Short problem ::
Entries follow. Set all of them down as they stand.

==========

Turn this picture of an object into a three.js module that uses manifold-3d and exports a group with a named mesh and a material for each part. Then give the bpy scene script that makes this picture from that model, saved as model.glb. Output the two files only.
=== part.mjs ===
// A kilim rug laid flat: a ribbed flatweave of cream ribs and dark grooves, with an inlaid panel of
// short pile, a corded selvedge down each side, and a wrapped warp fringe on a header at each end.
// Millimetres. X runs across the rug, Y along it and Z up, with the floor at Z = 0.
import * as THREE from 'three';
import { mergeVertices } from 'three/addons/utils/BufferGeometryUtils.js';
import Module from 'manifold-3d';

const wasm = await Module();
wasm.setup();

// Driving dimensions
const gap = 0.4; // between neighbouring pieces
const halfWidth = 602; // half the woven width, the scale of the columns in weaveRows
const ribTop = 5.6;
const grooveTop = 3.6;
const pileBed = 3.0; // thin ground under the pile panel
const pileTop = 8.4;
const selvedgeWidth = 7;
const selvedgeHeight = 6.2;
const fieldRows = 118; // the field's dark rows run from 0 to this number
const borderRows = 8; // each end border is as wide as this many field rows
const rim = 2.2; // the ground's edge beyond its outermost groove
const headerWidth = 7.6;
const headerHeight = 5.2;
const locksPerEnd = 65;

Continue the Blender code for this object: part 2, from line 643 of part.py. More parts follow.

==========

Worked solution ::
Turn this picture of an object into a three.js module that uses manifold-3d and exports a group with a named mesh and a material for each part. Then give the bpy scene script that makes this picture from that model, saved as model.glb. Output the two files only.
=== part.mjs ===
// A kilim rug laid flat: a ribbed flatweave of cream ribs and dark grooves, with an inlaid panel of
// short pile, a corded selvedge down each side, and a wrapped warp fringe on a header at each end.
// Millimetres. X runs across the rug, Y along it and Z up, with the floor at Z = 0.
import * as THREE from 'three';
import { mergeVertices } from 'three/addons/utils/BufferGeometryUtils.js';
import Module from 'manifold-3d';

const wasm = await Module();
wasm.setup();

// Driving dimensions
const gap = 0.4; // between neighbouring pieces
const halfWidth = 602; // half the woven width, the scale of the columns in weaveRows
const ribTop = 5.6;
const grooveTop = 3.6;
const pileBed = 3.0; // thin ground under the pile panel
const pileTop = 8.4;
const selvedgeWidth = 7;
const selvedgeHeight = 6.2;
const fieldRows = 118; // the field's dark rows run from 0 to this number
const borderRows = 8; // each end border is as wide as this many field rows
const rim = 2.2; // the ground's edge beyond its outermost groove
const headerWidth = 7.6;
const headerHeight = 5.2;
const locksPerEnd = 65;

Continue the Blender code for this object: part 2, from line 643 of part.py. More parts follow.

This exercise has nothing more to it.